Dalam kehidupan berbangsa dimanapun, tidak ada satupun yang tidak pernah melewati kekerasan rasionalitas-dialektis, dan bahwa sebuah komunitas akan dapat dipersatukan dengan identitas yang paling kuat dan efektif oleh apa yang sama-sama mereka yakini (common ideas), dan sebaliknya oleh apa yang sama-sama mereka benci dan musuhi (common enemy). Dengan begitulah kecintaan (nasionalisme baru) akan terwujud dengan sendirinya.
Meminjam tesis Sigmund Freud bahwa, setiap bagian yang kembali dari alam lupa (yang dikekang) mendesakan diri dengan kekuatan yang sangat istimewa. Memberikan pengaruh yang nyata kuatnya pada diri orang dalam suatu massa dan menjunjung tinggi klaim tak tertahankan. Dimana keberatan-keberatan logis tinggal tak berdaya.
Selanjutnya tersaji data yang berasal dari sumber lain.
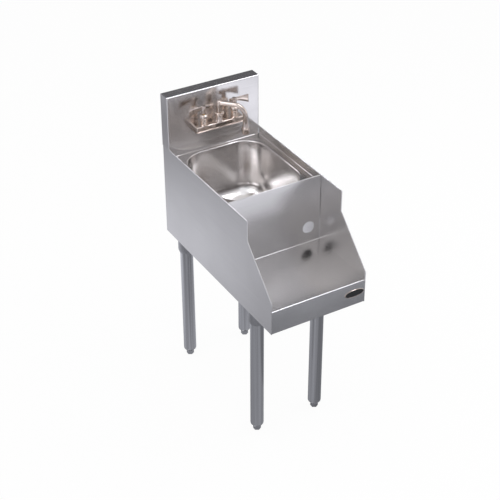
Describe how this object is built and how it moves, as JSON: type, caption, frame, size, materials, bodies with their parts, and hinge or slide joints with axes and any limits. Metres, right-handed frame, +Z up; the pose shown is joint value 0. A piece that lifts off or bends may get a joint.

Berbeda dari buku-buku sejarah yang biasa ada di rak-rak buku anda, yang penyajiannya cenderung linier, kaku dan sangat tergantung pada model klasik periodesasi penulisan sejarah. Buku ini hadir dengan logika penulisnya sendiri, dengan maksud keluar dari tradisi penulisan sejarah yang terbukti malah membuat beberapa generasi penerus bangsa ini terjebak dalam alienasi sejarah yang cukup lama.
Buku ini juga mampu memerinci karakteristik masing-masing periode dalam proses perjalanan bangsa ini. Karakteristik yang semestinya mampu memberikan inspirasi patriotisme, anti-kolonialisme, semangat juang dan tentu saja nasionalisme sepenuhnya.